There are many reasons why we need to sleep, because if we don’t get enough it affects our physical and psychological health as well as performance. Chronic sleep deprivation results in severe psychological issues and even hallucinations.
The sleep cycle.
Sleep is made up of cycles which we go through several times a night. These cycles take about 90 to 110 mins. Each cycle is made up of 5 stages each stage taking about 5 to 15 mins.
Stage 1 – light sleep. This is the first stage we go through, occurring between being awake and falling asleep, called hypnagogic sleep.
Stage 2 – this is the onset of sleep, when we start to disengage from our surroundings.
Stage 3 and 4 – this is the deepest sleep and is when the body repairs and restores itself from the wear and tear of the previous day. It is the most recuperative part of the sleep cycle. Tissue damage is repaired. Hormones such as Growth Hormone are released for growth and muscle development. Levels of cortisol increase to help alertness in the morning. It is during this period of sleep that the immune system is at its most efficient for fighting infection.
REM – rapid eye movement. In the adult this makes up 25% of the sleep cycle and uses as much energy as if we were awake. We are completely paralysed during this stage and this is when we dream.
Quality versus quantity.
Both the quality and the quantity of sleep are important. You must know people who say they sleep for at least 10 hours and still feel exhausted. That is because the quality of sleep is not good. Equally, there will be those people who have 6 hours of good quality sleep and also feel tired. They just aren’t getting enough.
So, it is important to get enough good quality sleep. And you can’t play catch up. You can’t go through the week, getting up early and going to bed late due to work, thinking “it will be ok, I can catch up at the weekend”. It doesn’t work like that!
For our psychological and emotional health the most important stage of sleep is the REM stage. It has been found from research on rats, that if they are deprived of REM sleep they will eventually die. If they are allowed to sleep normally after being deprived of REM sleep the proportion of REM sleep increases to catch up with what they lost, forfeiting the other stages of sleep.
In humans, if we are deprived of REM sleep, maybe because we go to bed too late, or have to get up very early the next day, the next night the proportion of REM sleep is increased to make up for what was lost. But that forfeits deep sleep which is important for our physical health.
Why is REM sleep so important?
It is during REM sleep that the brain lays down templates so that we are able to function. This is like uploading files onto your computer so that certain functions may operate. The unborn foetus is in continual REM sleep. It is constantly loading templates ready for when it is born. When born the baby spends 60% sleep in REM, and this slowly decreases to 25% as adults. Every new experience we come across is uploaded as a template. Parents often moan that teenagers spend so much time in bed, lie in late in the mornings. This is because their days are packed with new experiences plus learning at school. In the very elderly REM sleep reduces even further, this is because they have very few new experiences. REM also restores and updates these templates. If this doesn’t happen, we become unstable and vulnerable.
Why do we dream?
Dreaming occurs during REM sleep. Extensive research by Joe Griffin, author of Dreaming Reality, discovered why it is necessary for our survival to dream. We dream to process and clear emotions that have occurred through the day.

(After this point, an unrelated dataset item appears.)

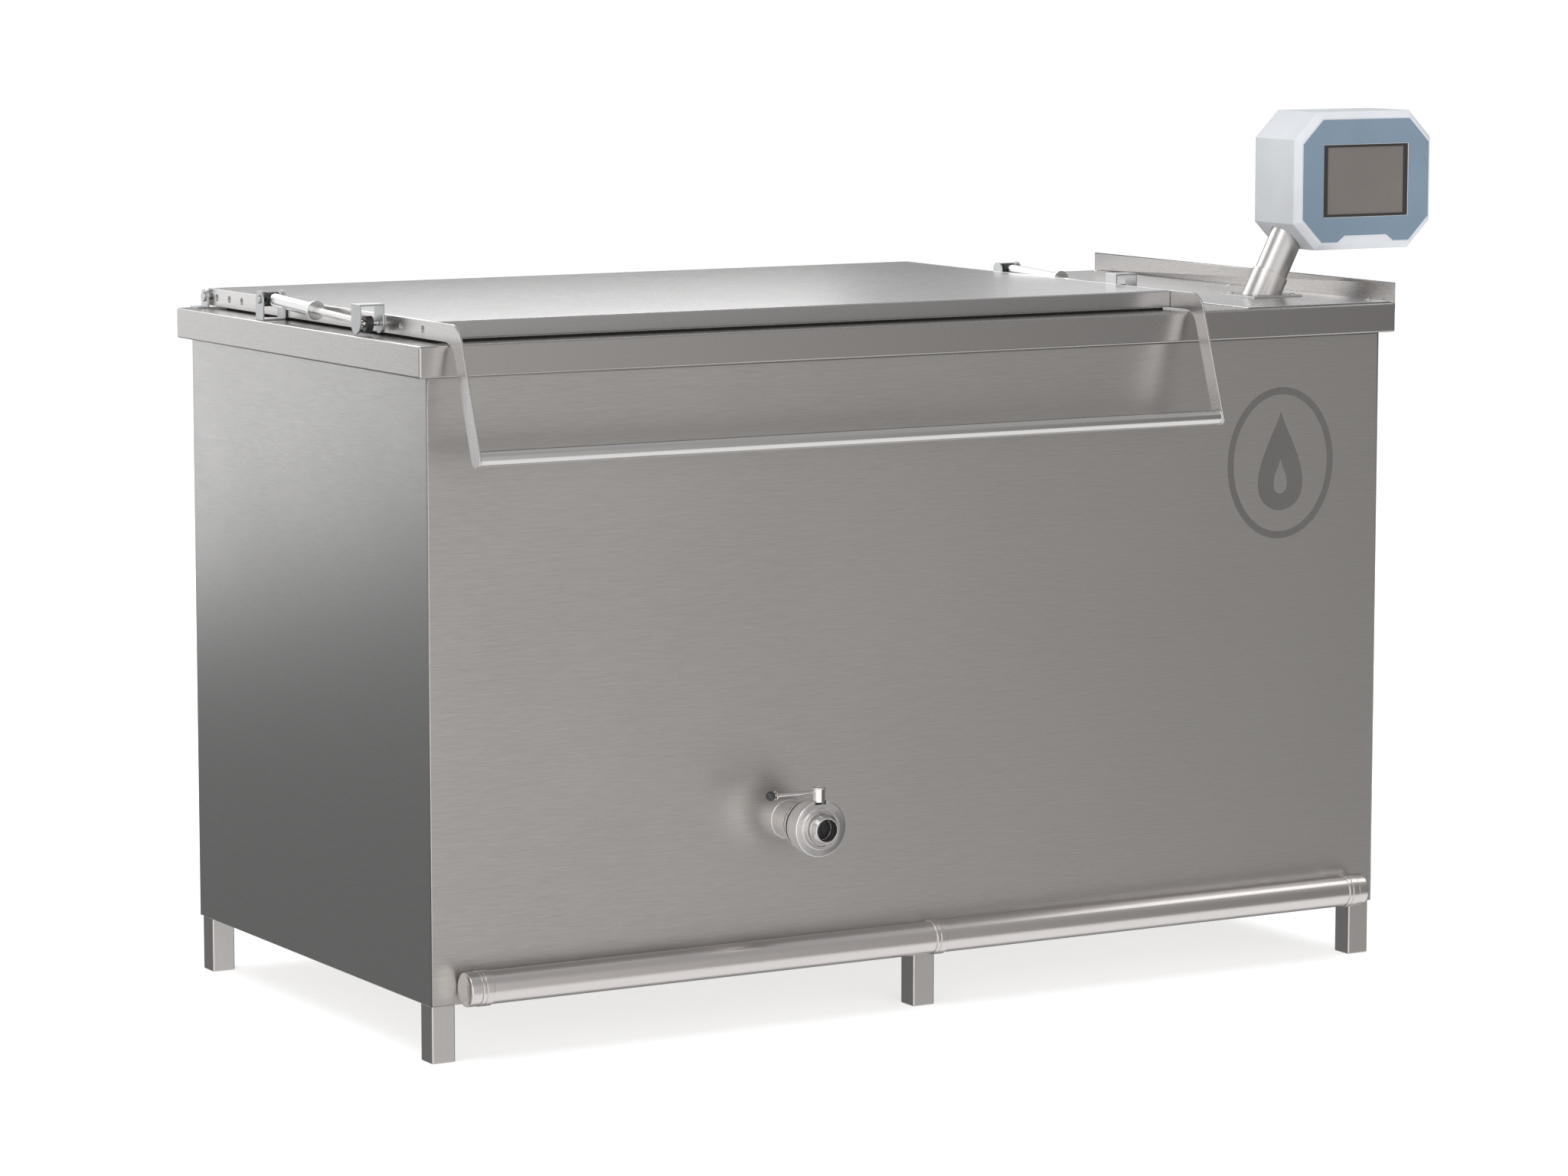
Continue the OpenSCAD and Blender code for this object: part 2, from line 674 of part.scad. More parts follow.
module clevis_pin() {
    x0 = damper_x - ear_gap / 2 - ear_t;
    rod_x(x0 - pin_head_t, x0, clevis_y, clevis_z, damper_pin_d / 2 + 3);
    rod_x(x0 - pin_head_t, x0 + ear_gap + 2 * ear_t, clevis_y, clevis_z, damper_pin_d / 2);
}

module clevis_pins() color(bright_steel) framed() {
    clevis_pin();
    mirrored() clevis_pin();
}

// The damper's own axis: +Z runs from the clevis pin to the lid bracket
module on_damper() translate([damper_x, clevis_y, clevis_z]) rotate([90 + damper_fall, 0, 0])
    children();

module damper_eye() on_damper() difference() {
    union() {
        translate([-12, 0, 0]) rotate([0, 90, 0]) cylinder(h = 24, r = damper_pin_d / 2 + 8);
        cylinder(h = 20, r = damper_d / 2 - 2);
    }
    translate([-damper_d, 0, 0]) rotate([0, 90, 0])
        cylinder(h = 2 * damper_d, r = damper_pin_d / 2 + run);
}

module damper_tube() on_damper() rotate_extrude() polygon([
    [0, 20], [damper_d / 2, 20], [damper_d / 2, damper_body_l - gland_l],
    [damper_d / 2 + 2, damper_body_l - gland_l], [damper_d / 2 + 2, damper_body_l],
    [damper_d / 2 + 4.5, damper_body_l], [damper_d / 2 + 4.5, damper_body_l + 3],
    [damper_rod_d / 2 + run, damper_body_l + 3],
    [damper_rod_d / 2 + run, damper_body_l - gland_l + 3],
    [damper_d / 2 - damper_wall, damper_body_l - gland_l + 3],
    [damper_d / 2 - damper_wall, 24], [0, 24]
]);

// The piston's running clearance is the same as the rod's
module damper_rod() on_damper() {
    translate([0, 0, piston_s]) cylinder(h = damper_l - 22 - piston_s, d = damper_rod_d);
    translate([0, 0, piston_s]) cylinder(h = 8, r = damper_d / 2 - damper_wall - run);
}

// The front eye's pin stays 0.3 mm short of the bracket's ears at both ends
module rod_end() on_damper() difference() {
    union() {
        translate([-6, 0, damper_l]) rotate([0, 90, 0]) cylinder(h = 12, r = damper_pin_d / 2 + 8.5);
        translate([0, 0, damper_l - 32]) cylinder(h = 26, r = damper_rod_d / 2 + 2.5);
        translate([-ear_gap / 2 + fit, 0, damper_l]) rotate([0, 90, 0])
            cylinder(h = rod_pin_l, d = damper_pin_d);
    }
    translate([0, 0, damper_l - 32 - cut]) cylinder(h = 10 + fit + cut, r = damper_rod_d / 2 + run);
}

module damper_eye_left() color(black) framed() damper_eye();
module damper_eye_right() color(black) framed() mirrored() damper_eye();
module damper_tube_left() color(steel) framed() damper_tube();
module damper_tube_right() color(steel) framed() mirrored() damper_tube();
module damper_rod_left() color(bright_steel) framed() damper_rod();
module damper_rod_right() color(bright_steel) framed() mirrored() damper_rod();
module rod_end_left() color(black) framed() rod_end();
module rod_end_right() color(black) framed() mirrored() rod_end();

// ---- deck and control box ----

module deck_screw_places() for (x = deck_screw_xs, y = deck_screw_ys) translate([x, y, 0]) children();

module plate_screw_places() for (i = [-1, 1], j = [-1, 1])
    translate([post_x + i * plate_screw, post_y + j * plate_screw, 0]) children();

// A line through the post's foot along the post
module on_post() translate([post_x, post_y, deck_z + plate_t]) rotate([0, post_lean, 0]) children();

module deck_cover() color(steel) framed() difference() {
    block([deck_x0, deck_y0, rim_z], [deck_x1, deck_y1, deck_z]);
    deck_screw_places() rod_z(rim_z - cut, deck_z + cut, 0, 0, 2.5 + fit);
    plate_screw_places() rod_z(rim_z - cut, deck_z + cut, 0, 0, 3 + fit);
    rod_z(rim_z - cut, deck_z + cut, post_x, post_y, post_d / 2 - 10);
}

module cover_screws() color(bright_steel) framed() {
    deck_screw_places() {
        rod_z(deck_z, deck_z + 2.2, 0, 0, 4.5);
        rod_z(deck_z - 10, deck_z, 0, 0, 2.5);
    }
    plate_screw_places() {
        rod_z(deck_z + plate_t, deck_z + plate_t + 2.6, 0, 0, 5.5);
        rod_z(deck_z - 10, deck_z + plate_t, 0, 0, 3);
    }
}

module post_foot() color(bright_steel) framed() difference() {
    union() {
        block([post_x - plate_s / 2, post_y - plate_s / 2, deck_z],
              [post_x + plate_s / 2, post_y + plate_s / 2, deck_z + plate_t]);
        difference() {
            on_post() translate([0, 0, -post_d]) cylinder(h = post_d + collar_l + 8,
                                                          r = post_d / 2 + collar_t);
            block([post_x - 2 * post_d, post_y - 2 * post_d, deck_z - 2 * post_d],
                  [post_x + 2 * post_d, post_y + 2 * post_d, deck_z + plate_t]);
        }
    }
    difference() {
        on_post() translate([0, 0, -post_d]) cylinder(h = 3 * post_d, r = post_d / 2 + run);
        block([post_x - 2 * post_d, post_y - 2 * post_d, deck_z - 2 * post_d],
              [post_x + 2 * post_d, post_y + 2 * post_d, deck_z + plate_t]);
    }
    rod_z(deck_z - cut, deck_z + plate_t + cut, post_x, post_y, post_d / 2 - 10);
    plate_screw_places() rod_z(deck_z - cut, deck_z + plate_t + cut, 0, 0, 3 + fit);
}

module post_tube() color(bright_steel) framed() difference() {
    on_post() translate([0, 0, -post_d]) cylinder(h = post_d + post_l + post_in, r = post_d / 2);
    on_post() translate([0, 0, -2 * post_d]) cylinder(h = 5 * post_d, r = post_d / 2 - post_wall);
    block([post_x - 2 * post_d, post_y - 2 * post_d, deck_z - 3 * post_d],
          [post_x + 2 * post_d, post_y + 2 * post_d, deck_z + plate_t]);
}

// An octagon in the plane of X and Z about the box's centre
module octagon(w, h, c) polygon([
    [c - w / 2, -h / 2], [w / 2 - c, -h / 2], [w / 2, c - h / 2], [w / 2, h / 2 - c],
    [w / 2 - c, h / 2], [c - w / 2, h / 2], [-w / 2, h / 2 - c], [-w / 2, c - h / 2]
]);

// An octagonal slab of the box, from y0 to y1 behind its front face, inset by i
module box_slab(y0, y1, i) translate([box_cx, box_y0 + y1, box_cz]) rotate([90, 0, 0])
    linear_extrude(y1 - y0) octagon(box_w - 2 * i, box_h - 2 * i, box_c - i * (2 - sqrt(2)));

module control_housing() color("#d4d6d9") framed() difference() {
    union() {
        hull() {
            box_slab(0, 1, box_bevel);
            box_slab(box_bevel, box_bevel + 1, 0);
        }
        box_slab(box_bevel, box_d - box_wall, 0);
    }
    difference() {
        union() {
            box_slab(box_wall, box_d + cut, box_bevel);
            box_slab(box_bevel + box_wall, box_d + cut, box_wall);
        }
        board_posts();
    }
    screen_block(screen_border, -cut, 2 * cut);
    on_post() cylinder(h = post_l + 40, r = post_d / 2 + fit);
}

module board_posts() for (i = [-1, 1], j = [-1, 1])
    translate([box_cx + i * (board_w / 2 - board_hole), board_y,
               box_cz + j * (board_h / 2 - board_hole)]) rotate([90, 0, 0])
        cylinder(h = board_y - box_y0, d = board_post_d);

module rear_cover() color("#c9cbce") framed() box_slab(box_d - box_wall, box_d, 0);

// A block around the screen, grown by g on each side, from y0 to y1 behind the box's front face
module screen_block(g, y0, y1) block(
    [box_cx - screen_w / 2 - g, box_y0 + y0, box_cz - screen_h / 2 - g / 2],
    [box_cx + screen_w / 2 + g, box_y0 + y1, box_cz + screen_h / 2 + g / 2]);

// The face plate has a notch in its lower edge
module face_plate() color("#8095a5") framed() difference() {
    translate([box_cx, box_y0, box_cz]) rotate([90, 0, 0])
        linear_extrude(face_t) difference() {
            octagon(face_w, face_h, face_c);
            polygon([[-notch_w / 2, -face_h / 2 - 1], [notch_w / 2, -face_h / 2 - 1],
                     [notch_w / 2 - notch_slope, notch_h - face_h / 2],
                     [notch_slope - notch_w / 2, notch_h - face_h / 2]]);
        }
    screen_block(screen_border, -cut, cut);
}

module screen_frame() color(black) framed() difference() {
    screen_block(screen_border - run, -face_t + 0.6, box_wall);
    screen_block(0, -cut, 2 * cut);
}

module screen_glass() color("#76706b") framed() screen_block(-run, 0, glass_t);

module control_board() color("#2e6b3c") framed() {
    block([box_cx - board_w / 2, board_y, box_cz - board_h / 2],
          [box_cx + board_w / 2, board_y + board_t, box_cz + board_h / 2]);
    for (i = [-1, 1])
        block([box_cx + i * board_w / 4 - chip_s / 2, board_y + board_t, box_cz - chip_s / 2],
              [box_cx + i * board_w / 4 + chip_s / 2, board_y + board_t + 2.4, box_cz + chip_s / 2]);
}

front_panel();
rear_panel();
side_panel(0);  // left_panel
side_panel(body_l - sheet);  // right_panel
base_pan();
base_frame();
leg(leg_xs[0], leg_ys[0]);  // leg_front_left
leg(leg_xs[1], leg_ys[0]);  // leg_front_middle
leg(leg_xs[2], leg_ys[0]);  // leg_front_right
leg(leg_xs[0], leg_ys[1]);  // leg_rear_left
leg(leg_xs[1], leg_ys[1]);  // leg_rear_middle
leg(leg_xs[2], leg_ys[1]);  // leg_rear_right
bay_partition();
inner_tank();
cooling_jacket();
insulation();
rim_frame();
lid_seal();
deck_cover();
cover_screws();
outlet_pipe();
valve_gasket();
valve_body();
valve_disc();
valve_lever();
valve_knob();
header_pipe_left();
header_pipe_right();
header_fittings();
header_stubs();
lid_panel();
lid_insulation();
lid_liner();
arm_left();
arm_right();
handle_tube();
lid_bracket_left();
lid_bracket_right();
hinge_bracket_left();
hinge_bracket_right();
hinge_pins();
damper_clevis_left();
damper_clevis_right();
clevis_pins();
damper_eye_left();
damper_eye_right();
damper_tube_left();
damper_tube_right();
damper_rod_left();
damper_rod_right();
rod_end_left();
rod_end_right();
post_foot();
post_tube();
control_housing();
rear_cover();
face_plate();
screen_frame();
screen_glass();
control_board();
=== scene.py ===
import json
import math

import bmesh
import bpy
import numpy as np
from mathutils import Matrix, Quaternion, Vector


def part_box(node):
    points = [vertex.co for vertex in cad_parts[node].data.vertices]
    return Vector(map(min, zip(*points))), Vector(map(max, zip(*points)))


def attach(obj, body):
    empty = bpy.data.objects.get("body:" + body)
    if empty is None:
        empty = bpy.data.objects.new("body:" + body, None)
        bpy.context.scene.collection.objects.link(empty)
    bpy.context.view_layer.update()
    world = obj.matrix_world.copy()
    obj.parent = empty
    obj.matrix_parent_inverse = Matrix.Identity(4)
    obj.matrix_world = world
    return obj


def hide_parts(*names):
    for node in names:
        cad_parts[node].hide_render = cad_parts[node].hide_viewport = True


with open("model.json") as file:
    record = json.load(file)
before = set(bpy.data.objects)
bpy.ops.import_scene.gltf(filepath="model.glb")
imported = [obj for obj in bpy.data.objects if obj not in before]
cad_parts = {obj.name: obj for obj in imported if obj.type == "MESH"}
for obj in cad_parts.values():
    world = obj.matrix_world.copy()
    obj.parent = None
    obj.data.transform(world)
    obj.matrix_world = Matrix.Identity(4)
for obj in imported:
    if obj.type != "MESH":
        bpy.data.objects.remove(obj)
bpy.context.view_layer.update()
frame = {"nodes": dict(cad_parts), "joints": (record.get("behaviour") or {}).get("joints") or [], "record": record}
nodes = frame["nodes"]
jointOf = {j["name"]: j for j in frame["joints"]}
bodyOf = {n: b for b, held in frame["record"]["behaviour"]["bodies"].items() for n in held}
mm = 0.001  # sizes in the pieces' dictionaries are in millimetres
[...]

It is a bit like doing the dusting. If we don’t dust the ornaments regularly the dust builds up on them. If we don’t dream regularly our emotions build up in our subconscious. We dream in metaphor so that we don’t get confused between reality and our dreams. If we have had an emotionally packed day we will dream more. If something upsets us early in the day, we have all day to process it and resolve it. But if something upsetting happens late in the day, our subconscious tries to resolve it through dreaming. A reason why not to watch the late evening news before going to bed or to go to bed on an argument….
Dreaming also has another function. We often control our behaviour to fit in with social etiquette. If we went round behaving how we really felt, a bull in a china shop, this would cause us a lot of problems. So, when your boss has a go at you, and you really feel like shouting back, you don’t because it may have dire consequences. But at night you will play out how you really felt like behaving discharging those emotions, and it’s done in metaphor.
But dreaming uses as much energy as being awake.
If we dream a lot we may feel tired in the morning. This effects on our emotions. We may feel frustrated or grumpy, or impatient which then affects what happens during the day. This results in more emotions needing to be resolved the next night. The extra dreaming makes us even more tired. This can lead to a vicious cycle which ultimately affects us emotionally and psychologically. Eventually, this may lead to early morning waking, a symptom of “depression”. The brain decides that all this dreaming is just too tiring, so wakes you early to prevent any more dreaming.
So, in essence…..
The key is a good night’s sleep for emotional and physical wellbeing. Anything that disrupts this, such as ill health, chronic pain, or challenging life events, for any length of time, adversely affect it, perpetuating the situation.